As part of that process, I’m going to turn my American Environmental History textbook, which is already a very cheap alternative to the other textbooks available from academic presses, into a fully OER production. I may continue to sell copies of it on Amazon, since that seems like one of the lowest-cost ways to get a decently-printed paperback into peoples’ hands. Currently the book is $25 and the Kindle is either ten bucks or free (if you have Kindle Unlimited or if you buy the paperback you get a free Kindle copy). It will probably come down a bit from there. I’ll also probably be making audio and my course videos available online in a more permanent form.
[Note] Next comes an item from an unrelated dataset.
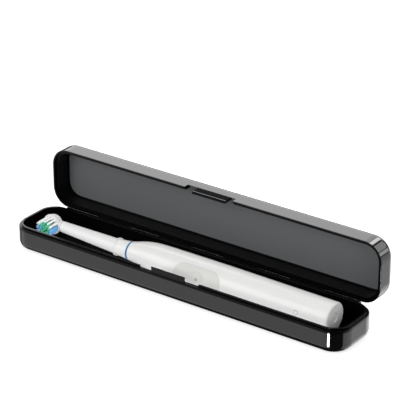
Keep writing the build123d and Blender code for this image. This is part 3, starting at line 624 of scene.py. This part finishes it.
nylon, tree, place = start_finish("dyed_nylon_painted_light")  # silky, with a bright core
from_middle = add(tree, "ShaderNodeMapping", place, inputs={"Location": (-HEAD_X, 0, -AXIS_Z)})
along, forth, above = add(tree, SPLIT, from_middle).node.outputs
reach = add(tree, VECTOR_MATH, add(tree, JOIN, along, above), out="Value", operation="LENGTH")
sideways = add(tree, MATH, along, operation="ABSOLUTE")
at_sides = add(tree, RANGE, sideways, BLUE_FROM - DYE_EDGE, BLUE_FROM, 0.0, 1.0)
between = add(tree, RANGE, sideways, BLUE_FROM, BLUE_FROM - DYE_EDGE, 0.0, 1.0)
low_enough = add(tree, RANGE, above, BLUE_TOP, BLUE_TOP + DYE_EDGE, 1.0, 0.0)
below_middle = add(tree, RANGE, above, 0.0, DYE_EDGE, 1.0, 0.0)
blue = add(tree, MATH, low_enough, at_sides, operation="MULTIPLY")
green = add(tree, MATH, add(tree, RANGE, reach, GREEN_TO + DYE_EDGE, GREEN_TO, 0.0, 1.0),
            add(tree, MATH, below_middle, between, operation="MULTIPLY"), operation="MAXIMUM")

strand_colour = add(tree, MIX, blue, data_type="RGBA", out=COLOUR_OUT, inputs={
    COLOUR_A: "fdfefe", COLOUR_B: "74c4ff"})
# painted shade: the green is darker towards the root, where little light gets in
root_to_tip = add(tree, RANGE, forth, SHADED_Y, FULL_DYE_Y, 0.0, 1.0)
green_dye_and_root_shade = add(tree, MIX, root_to_tip, data_type="RGBA", out=COLOUR_OUT, inputs={
    COLOUR_A: "0a3b2c", COLOUR_B: "2edb9f"})
strand_colour = add(tree, MIX, green, data_type="RGBA", out=COLOUR_OUT, inputs={
    COLOUR_A: strand_colour, COLOUR_B: green_dye_and_root_shade})
# painted highlight: the tips are paler, for light that comes through their rounded ends
tips = add(tree, RANGE, forth, PALE_FROM_Y, TIP_Y, 0.0, TIP_PAINTED_LIGHT)
set_shader(tree, {"Roughness": 0.32, "IOR": 1.53, "Base Color": add(
    tree, MIX, tips, data_type="RGBA", out=COLOUR_OUT, inputs={
        COLOUR_A: strand_colour, COLOUR_B: "f4fbff"})})
print("nylon nodes:", len(tree.nodes))

# %% [markdown]
# ## The bristles
#
# Each tuft is a bundle of nylon strands, folded and stapled into a hole of the plate. A real one
# has some sixty thin strands. The strands repeat hundreds of times with small differences, so
# modelling them by hand makes no sense, and Geometry Nodes make them: tufts stand on a ring,
# points are thrown into the round of each tuft, and a thin tapered rod stands on each point.

# %% A tree with named sizes
TUFT_RINGS = (                                # ring radius, tufts, tuft radius, strand length in mm
    (5.15, 14, 0.42, 7.5),
    (3.05, 8, 0.42, 7.1),
    (1.00, 3, 0.42, 6.9),
)
STRANDS_PER_TUFT = 36
STRAND_R, TIP_SHARE = 0.085 * MM, 0.55        # 0.17 mm nylon filament, ground down at its tip
STRAND_SIDES = 6                              # enough for a rod that is thinner than a pixel
SPLAY = 60.0                                  # lean in radians for each metre off the tuft's middle

grow = bpy.data.node_groups.new("ring_of_tufts", "GeometryNodeTree")
socket_ids = {}
for name, kind, value in (
        ("Ring Radius", "NodeSocketFloat", 5.0 * MM), ("Tufts", "NodeSocketInt", 16),
        ("Tuft Radius", "NodeSocketFloat", 0.7 * MM), ("Length", "NodeSocketFloat", 7.0 * MM),
        ("Strands", "NodeSocketInt", 50), ("Seed", "NodeSocketInt", 1)):
    item = grow.interface.new_socket(name, in_out="INPUT", socket_type=kind)
    item.default_value = value
    socket_ids[name] = item.identifier
grow.interface.new_socket("Geometry", in_out="OUTPUT", socket_type="NodeSocketGeometry")
given = add(grow, "NodeGroupInput").node.outputs
print("inputs of the tree:", ", ".join(socket_ids))

# %% Where the strands stand
ring = add(grow, "GeometryNodeMeshCircle", inputs={
    "Vertices": given["Tufts"], "Radius": given["Ring Radius"]})
tuft_points = add(grow, "GeometryNodeMeshToPoints", inputs={"Mesh": ring})
many = add(grow, "GeometryNodeDuplicateElements", domain="POINT", inputs={
    "Geometry": tuft_points, "Amount": given["Strands"]})

# three numbers for each strand, each from a seed of its own: the strand's turn about the tuft's
# middle, how far out it stands, and how much of its full length is left
turn, far_out, cut = (
    add(grow, "FunctionNodeRandomValue", data_type="FLOAT", out=1, inputs={
        NUMBER_A: low, NUMBER_B: high,
        "Seed": add(grow, MATH, given["Seed"], seed_step, operation="ADD")})
    for low, high, seed_step in ((0.0, 2 * pi, 0), (0.0, 1.0, 7), (0.95, 1.0, 13)))
# tufts at the sides of the ring are wider than those at its top and bottom
WIDER_FROM, WIDEST_FROM, WIDEST = 3.2 * MM, 4.6 * MM, 1.5
aside = add(grow, MATH, add(grow, SPLIT, add(grow, "GeometryNodeInputPosition")),
            operation="ABSOLUTE")
widening = add(grow, RANGE, aside, WIDER_FROM, WIDEST_FROM, 1.0, WIDEST)
spread = add(grow, MATH, far_out, operation="SQRT")       # the root spreads them evenly over a disc
spread = add(grow, MATH, spread, given["Tuft Radius"], operation="MULTIPLY")
spread = add(grow, MATH, spread, widening, operation="MULTIPLY")
off_x = add(grow, MATH, spread, add(grow, MATH, turn, operation="COSINE"), operation="MULTIPLY")
off_y = add(grow, MATH, spread, add(grow, MATH, turn, operation="SINE"), operation="MULTIPLY")
spots = add(grow, "GeometryNodeSetPosition", inputs={
    "Geometry": many, "Offset": add(grow, JOIN, off_x, off_y)})
print("strands in all:", STRANDS_PER_TUFT * sum(tufts for _, tufts, _, _ in TUFT_RINGS))

# %% One strand on each spot
rod = add(grow, "GeometryNodeMeshCone", inputs={
    "Vertices": STRAND_SIDES, "Side Segments": 1, "Radius Top": STRAND_R * TIP_SHARE,
    "Radius Bottom": STRAND_R, "Depth": 1.0})
tall = add(grow, MATH, cut, given["Length"], operation="MULTIPLY")
# strands lean outwards a touch, as they splay from their hole
lean = add(grow, JOIN, add(grow, MATH, off_y, -SPLAY, operation="MULTIPLY"),
           add(grow, MATH, off_x, SPLAY, operation="MULTIPLY"))
planted = add(grow, "GeometryNodeInstanceOnPoints", inputs={
    "Points": spots, "Instance": rod, "Rotation": lean, "Scale": add(grow, JOIN, 1.0, 1.0, tall)})
real = add(grow, "GeometryNodeRealizeInstances", planted)
painted = add(grow, "GeometryNodeSetMaterial", inputs={"Geometry": real, "Material": nylon})
add(grow, "NodeGroupOutput", painted)
print("nodes in the tree:", len(grow.nodes))

# %% [markdown]
# ## Planting the rings
#
# The three rings of tufts are the same tree with other sizes. Each result becomes a plain mesh, and
# the three are gathered in one piece, which stands for the CAD tufts and turns with the plate.

# %% Three rings in one mesh
FIRST_SEED = 3
gathered = bmesh.new()
for index, (ring_r, tufts, tuft_r, length) in enumerate(TUFT_RINGS):
    holder = bpy.data.objects.new("ring", bpy.data.meshes.new("ring"))
    bpy.context.collection.objects.link(holder)
    growth = holder.modifiers.new("tufts", "NODES")
    growth.node_group = grow
    for name, value in (("Ring Radius", ring_r * MM), ("Tufts", tufts),
                        ("Tuft Radius", tuft_r * MM), ("Length", length * MM),
                        ("Strands", STRANDS_PER_TUFT), ("Seed", FIRST_SEED + index)):
        growth[socket_ids[name]] = value
    bpy.context.view_layer.update()
    made = bpy.data.meshes.new_from_object(
        holder.evaluated_get(bpy.context.evaluated_depsgraph_get()))
    bpy.data.objects.remove(holder)
    gathered.from_mesh(made)
    print("ring", index + 1, "has", len(made.polygons), "faces")
    bpy.data.meshes.remove(made)

bristles = bpy.data.objects.new("bristles", bpy.data.meshes.new("bristles"))
gathered.to_mesh(bristles.data)
gathered.free()
bristles.data.materials.append(nylon)
bpy.context.collection.objects.link(bristles)

# %% The bristles in their place
PLATE_FRONT_Y = -0.3 * MM                     # the plate's face, where the strands come out
heights = [v.co.z for v in bristles.data.vertices]
# the roots are set on z = 0, then the ring is laid towards -y and moved to the plate
bristles.data.transform(
    Matrix.Translation((HEAD_X, PLATE_FRONT_Y, AXIS_Z)) @ Matrix.Rotation(pi / 2, 4, "X")
    @ Matrix.Translation((0, 0, -min(heights))))
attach(bristles, "plate")
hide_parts("bristle_tufts")
for linked in (brush_pieces, bristle_pieces):
    linked.objects.link(bristles)
print("bristle faces:", len(bristles.data.polygons),
      "height in mm:", round((max(heights) - min(heights)) / MM, 2))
Maybe discussion prompts and quizzes and exam questions, as I put together the course material.

Hopefully turning this authoring project into an OER authoring project may give other Environmental History teachers an incentive to not only use the material but contribute to it and add their own content and perspectives. I don’t claim to have any type of unique insight into Environmental History — except maybe my feeling that it should be much more available to students and that opening this project up a bit might help make that happen!